Historic Meeting of U.S. President and North Korean Leader Begins

Historic Meeting of U.S. President and North Korean Leader Begins

After months of exchanging insults, the leaders finally agreed to hold talks concerning North Korea's nuclear-weapons program and other issues. The occasion was historic, as no U.S. president had met in person with North Korea's head of state since the Korean war ended in 1953. Crafting an agreement appeared to be a daunting challenge due to sharp disagreements; there were fears that failure to reach a compromise could worsen relations between the two countries.

The United States insists on full denuclearization by North Korea, a demand that the Asian nation has refused to accept. However, Pyongyang's government-controlled news agency declared Sunday that Kim was willing to discuss disarming, as well as securing a “durable peace.” Trump said the summit would give Kim a “one-time shot” to engage in a pact with the United States. The president expressed hope that his adversary would “want to do something great for his people.”

Tensions have escalated during the past year, in part because of a series of North Korean ballistic-missile tests. When Kim boasted that he had the capability of striking the U.S. mainland with a nuclear weapon, Trump responded by threatening to unleash “fire and fury.” The president has derided Kim as the “little rocket man”, while the North Korean leader questioned Trump's sanity.

Some observers are skeptical that the two outspoken officials can strike an accord. Trump claims no one is better than him at making deals, but he admitted to having done minimal studying for the summit. He said negotiating with Kim was a matter of “attitude” rather than preparation. Secretary of State Mike Pompeo warned that the United States “has been fooled before” when dealing with North Korea, but argued that the two countries now have “sufficient trust in each other” to cooperate.

“Many presidents previously have signed off on pieces of paper, only to find that the North Koreans either didn't promise what we thought they had or actually reneged on their promises,” Pompeo said. “We'll each have to ensure that we do the things, take the actions necessary, to follow through on those commitments. When we do, we'll have a verified deal, and if we can get that far we will have a historic change”.

One of Kim's top priorities for the summit was to persuade Trump to relax the economic sanctions that he had imposed on North Korea. If nothing else, the meeting gave the dictator an opportunity to boost his status by appearing on the world stage as the leader of a nuclear power. Trump hoped to not only prevent a military confrontation, but also to give his administration a foreign-policy victory. That could help Republican congressional candidates in this year's mid-term elections, and give the president a boost if he runs for a second term in 2020. There have been suggestions that Trump might even win the Nobel Peace Prize if he ends the threat posed by North Korea.
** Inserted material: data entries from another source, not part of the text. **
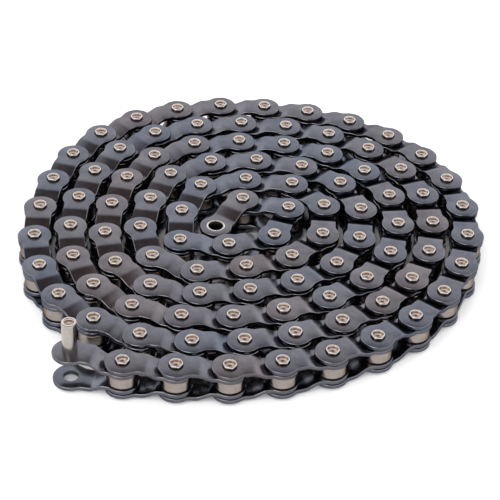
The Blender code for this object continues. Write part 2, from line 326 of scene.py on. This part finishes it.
def plate_mesh(name, top, spring=0.0):
    """Cranked plate with rounded edges, a pin hole and a bush hole.

    A spring above zero raises the wide end of an upper plate by that much.
    """
    wide, lower, narrow, upper = plate_outline()
    outline = wide + lower + narrow + upper
    normals = outline_normals(outline)
    base = WIDE_HIGH_Z - PLATE_T + spring if top else WIDE_LOW_Z
    crank = -CRANK_DROP - spring if top else CRANK_DROP
    shell = Shell()

    def ring_at(inset, height, wear_and_painted_light):
        points = []
        for (x, y), normal in zip(outline, normals):
            z = base + height + crank * crank_share(x)
            points.append((x - normal.x * inset, y - normal.y * inset, z))
        return shell.ring(points, wear_and_painted_light)

    rings = []
    for i in range(ROUND_STEPS + 1):
        swing = math.pi / 2 * i / ROUND_STEPS
        inset = EDGE_ROUND * (1 - math.sin(swing))
        rings.append(ring_at(inset, EDGE_ROUND * (1 - math.cos(swing)), EDGE_WEAR_AND_HIGHLIGHT[i]))
    for i in range(ROUND_STEPS + 1):
        swing = math.pi / 2 * (1 - i / ROUND_STEPS)
        inset = EDGE_ROUND * (1 - math.sin(swing))
        height = PLATE_T - EDGE_ROUND * (1 - math.cos(swing))
        rings.append(ring_at(inset, height, EDGE_WEAR_AND_HIGHLIGHT[ROUND_STEPS - i]))
    shell.walls(rings)

    pin_holes = []
    bush_holes = []
    wide_count = len(wide)
    side_count = len(lower)
    start_flat = 0
    while lower[start_flat][0] < BEND_WIDE_X - BEND_SOFT - 0.01:
        start_flat += 1
    end_flat = side_count - 1
    while lower[end_flat][0] > BEND_NARROW_X + BEND_SOFT + 0.01:
        end_flat -= 1
    total = len(outline)
    low_from = wide_count + start_flat
    low_to = wide_count + end_flat
    high_from = total - 1 - start_flat
    high_to = total - 1 - end_flat
    for ring, height in ((rings[0], 0.0), (rings[-1], PLATE_T)):
        wide_z = base + height
        narrow_z = wide_z + crank
        # Hole rims get a middling value: real rubbing with a painted edge highlight.
        pin_hole = shell.ring(circle(PIN_HOLE_R, BUSH_SIDES, wide_z), 0.5)
        bush_hole = shell.ring(circle(BUSH_HOLE_R, BUSH_SIDES, narrow_z, PITCH), 0.5)
        pin_holes.append(pin_hole)
        bush_holes.append(bush_hole)
        shell.cap(ring[: low_from + 1] + ring[high_from:], pin_hole)
        shell.cap(ring[low_to : high_to + 1], bush_hole)
        for low, high in zip(range(low_from, low_to), range(high_from, high_to, -1)):
            shell.mesh.faces.new((ring[low], ring[low + 1], ring[high - 1], ring[high]))
    shell.walls(pin_holes)
    shell.walls(bush_holes)
    return shell.data(name)


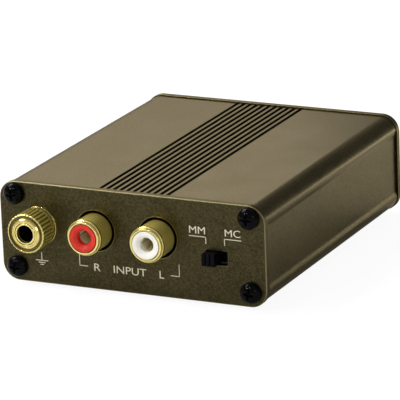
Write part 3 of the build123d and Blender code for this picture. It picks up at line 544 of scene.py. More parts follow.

Kim, in a gesture apparently intended to show his willingness to negotiate, recently released three U.S. hostages. He also shut down a nuclear weapons testing facility, but his critics say that he did so only because no further tests were needed. Few believe that Kim is open to full denuclearization. “My own sense is that he would only be ready to (disarm) at the end of a very long process, and that his goal at the present time is to remain a de facto nuclear power while reducing the sense of worry and threat about that so he can begin to develop the economy,” said Kathleen Stephens, a former U.S. ambassador to South Korea. “I do think he is very serious about wanting to make North Korea a more normal country, looking more like its neighbors, more like a successful Asian economy.”

Other analysts predicted that Kim might make some concessions concerning nuclear weapons in exchange for security guarantees and U.S. investment in his country. He might balk at allowing international inspectors into North Korea to assure compliance with an agreement. However, former State Department official Evans Revere said that “the North Koreans, for various reasons, are closer to being willing to freeze or even give up their program than they have ever been, and that is not a bad thing.”

On the eve of the summit, Trump downplayed expectations. “We're not going to go in and sign something on June 12, and we never were. We're going to start a process,” he said. Though normalization of relations between the two countries still looks like a distant goal, Trump has floated the possibility of inviting Kim to the United States, as well as rumors that the president might visit Pyongyang.